[Begin Information shown]

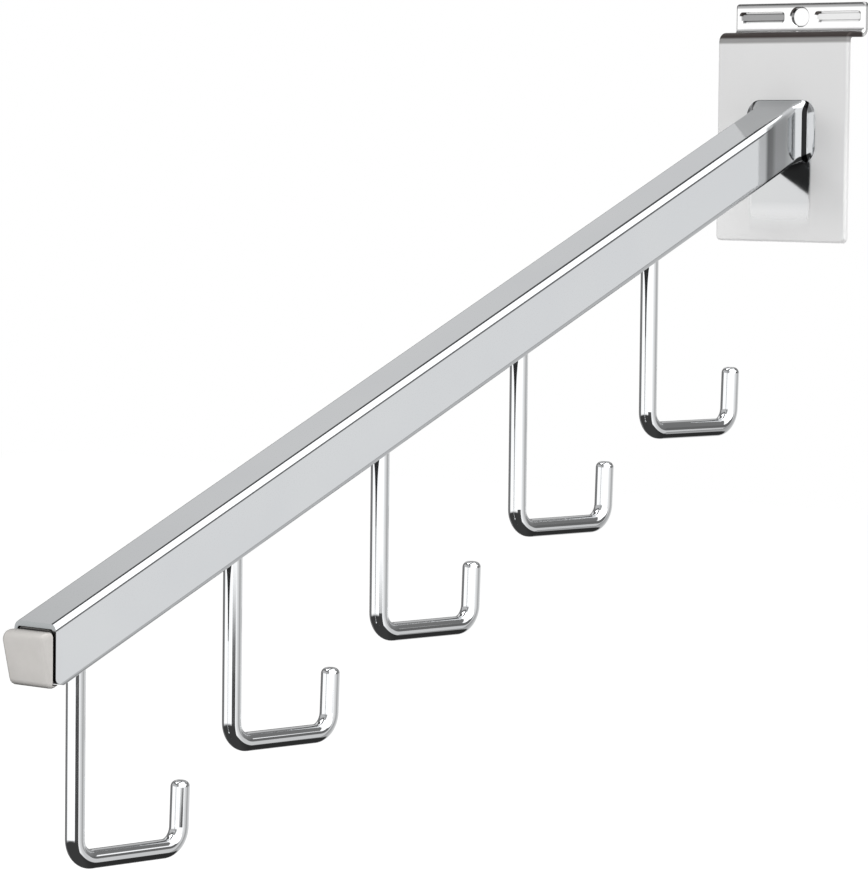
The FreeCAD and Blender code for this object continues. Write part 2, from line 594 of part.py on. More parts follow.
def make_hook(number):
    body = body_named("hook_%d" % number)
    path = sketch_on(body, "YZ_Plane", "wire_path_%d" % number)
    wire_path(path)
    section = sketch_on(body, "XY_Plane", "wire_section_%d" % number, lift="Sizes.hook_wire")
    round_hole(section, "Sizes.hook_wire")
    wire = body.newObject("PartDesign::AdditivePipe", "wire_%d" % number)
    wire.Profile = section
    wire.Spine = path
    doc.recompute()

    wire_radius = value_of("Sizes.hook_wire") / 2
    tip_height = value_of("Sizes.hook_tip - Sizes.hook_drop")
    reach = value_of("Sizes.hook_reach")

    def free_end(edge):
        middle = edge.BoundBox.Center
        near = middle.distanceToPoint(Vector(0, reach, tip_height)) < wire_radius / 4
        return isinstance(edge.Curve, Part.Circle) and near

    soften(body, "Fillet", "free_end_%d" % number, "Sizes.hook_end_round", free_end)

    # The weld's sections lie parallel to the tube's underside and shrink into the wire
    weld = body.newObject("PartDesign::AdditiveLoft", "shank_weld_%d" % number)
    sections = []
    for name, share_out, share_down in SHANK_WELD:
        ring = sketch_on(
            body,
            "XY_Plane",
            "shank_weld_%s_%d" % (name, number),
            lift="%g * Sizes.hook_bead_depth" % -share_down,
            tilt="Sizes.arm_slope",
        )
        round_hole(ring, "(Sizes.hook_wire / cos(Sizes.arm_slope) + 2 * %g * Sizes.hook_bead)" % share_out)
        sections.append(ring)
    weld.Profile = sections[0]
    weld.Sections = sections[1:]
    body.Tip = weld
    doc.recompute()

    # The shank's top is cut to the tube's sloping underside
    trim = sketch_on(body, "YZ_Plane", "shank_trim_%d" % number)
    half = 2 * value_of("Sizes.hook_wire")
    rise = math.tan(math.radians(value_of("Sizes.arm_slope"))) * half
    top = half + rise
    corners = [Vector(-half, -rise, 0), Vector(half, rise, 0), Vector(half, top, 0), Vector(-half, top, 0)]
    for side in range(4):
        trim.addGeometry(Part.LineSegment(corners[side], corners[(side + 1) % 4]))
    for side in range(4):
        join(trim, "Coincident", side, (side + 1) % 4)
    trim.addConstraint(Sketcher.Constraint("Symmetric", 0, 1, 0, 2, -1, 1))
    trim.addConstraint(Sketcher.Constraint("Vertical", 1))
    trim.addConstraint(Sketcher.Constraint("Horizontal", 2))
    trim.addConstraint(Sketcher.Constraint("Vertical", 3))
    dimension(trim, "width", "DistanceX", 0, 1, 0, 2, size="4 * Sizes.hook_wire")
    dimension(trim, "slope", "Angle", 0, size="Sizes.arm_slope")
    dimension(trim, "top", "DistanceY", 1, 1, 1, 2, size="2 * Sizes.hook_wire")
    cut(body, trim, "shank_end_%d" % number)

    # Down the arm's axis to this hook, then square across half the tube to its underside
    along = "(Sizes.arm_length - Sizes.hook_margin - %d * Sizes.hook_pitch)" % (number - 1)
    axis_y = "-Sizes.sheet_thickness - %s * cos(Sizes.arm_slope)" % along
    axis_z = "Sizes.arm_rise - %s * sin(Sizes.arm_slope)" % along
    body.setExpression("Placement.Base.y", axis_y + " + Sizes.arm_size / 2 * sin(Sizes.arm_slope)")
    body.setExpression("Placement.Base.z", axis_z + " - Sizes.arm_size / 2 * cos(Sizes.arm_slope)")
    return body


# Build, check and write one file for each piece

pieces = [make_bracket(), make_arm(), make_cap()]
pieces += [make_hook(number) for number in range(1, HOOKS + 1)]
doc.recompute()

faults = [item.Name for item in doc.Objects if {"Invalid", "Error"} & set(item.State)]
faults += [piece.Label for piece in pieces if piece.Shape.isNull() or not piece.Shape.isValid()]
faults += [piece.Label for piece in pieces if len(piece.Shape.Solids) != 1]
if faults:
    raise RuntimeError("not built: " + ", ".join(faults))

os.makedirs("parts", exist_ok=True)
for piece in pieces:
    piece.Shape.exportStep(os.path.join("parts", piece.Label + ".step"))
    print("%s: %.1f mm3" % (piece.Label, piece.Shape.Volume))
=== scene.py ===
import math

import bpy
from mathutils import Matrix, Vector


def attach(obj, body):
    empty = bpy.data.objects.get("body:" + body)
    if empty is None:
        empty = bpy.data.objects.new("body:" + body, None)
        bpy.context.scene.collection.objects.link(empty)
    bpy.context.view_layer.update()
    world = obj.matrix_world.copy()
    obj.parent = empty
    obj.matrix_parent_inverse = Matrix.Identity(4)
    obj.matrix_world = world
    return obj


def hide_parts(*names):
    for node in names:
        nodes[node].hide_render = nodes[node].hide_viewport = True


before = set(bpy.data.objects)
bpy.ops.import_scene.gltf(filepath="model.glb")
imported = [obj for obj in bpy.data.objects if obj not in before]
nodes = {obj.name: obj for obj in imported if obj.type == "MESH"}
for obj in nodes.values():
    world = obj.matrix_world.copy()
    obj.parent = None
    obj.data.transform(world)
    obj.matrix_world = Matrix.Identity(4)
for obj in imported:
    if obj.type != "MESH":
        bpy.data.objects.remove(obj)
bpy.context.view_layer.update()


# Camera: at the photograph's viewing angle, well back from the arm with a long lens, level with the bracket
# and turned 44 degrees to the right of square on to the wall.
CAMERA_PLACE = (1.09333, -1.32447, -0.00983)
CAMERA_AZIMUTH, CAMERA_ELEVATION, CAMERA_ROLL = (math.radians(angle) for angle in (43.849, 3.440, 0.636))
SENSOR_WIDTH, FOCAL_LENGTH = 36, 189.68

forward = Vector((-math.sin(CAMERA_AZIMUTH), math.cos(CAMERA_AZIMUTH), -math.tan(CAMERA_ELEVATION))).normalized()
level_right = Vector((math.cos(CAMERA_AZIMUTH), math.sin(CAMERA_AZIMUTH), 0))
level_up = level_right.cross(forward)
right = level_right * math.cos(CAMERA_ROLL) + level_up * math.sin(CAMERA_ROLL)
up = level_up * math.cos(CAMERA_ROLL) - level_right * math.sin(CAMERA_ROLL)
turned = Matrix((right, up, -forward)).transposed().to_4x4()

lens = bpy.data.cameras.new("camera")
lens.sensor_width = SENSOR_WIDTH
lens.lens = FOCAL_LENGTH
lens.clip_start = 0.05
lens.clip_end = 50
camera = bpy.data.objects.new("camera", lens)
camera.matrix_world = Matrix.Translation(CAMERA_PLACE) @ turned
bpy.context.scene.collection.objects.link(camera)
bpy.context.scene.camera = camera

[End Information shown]

* **Your task**
Exactly the lines from the one holding "faults = [item.Name" through the one holding "bpy.context.scene.collection.objects.link(empty)" should be printed, ends included.

* **Final answer**
faults = [item.Name for item in doc.Objects if {"Invalid", "Error"} & set(item.State)]
faults += [piece.Label for piece in pieces if piece.Shape.isNull() or not piece.Shape.isValid()]
faults += [piece.Label for piece in pieces if len(piece.Shape.Solids) != 1]
if faults:
    raise RuntimeError("not built: " + ", ".join(faults))

os.makedirs("parts", exist_ok=True)
for piece in pieces:
    piece.Shape.exportStep(os.path.join("parts", piece.Label + ".step"))
    print("%s: %.1f mm3" % (piece.Label, piece.Shape.Volume))
=== scene.py ===
import math

import bpy
from mathutils import Matrix, Vector


def attach(obj, body):
    empty = bpy.data.objects.get("body:" + body)
    if empty is None:
        empty = bpy.data.objects.new("body:" + body, None)
        bpy.context.scene.collection.objects.link(empty)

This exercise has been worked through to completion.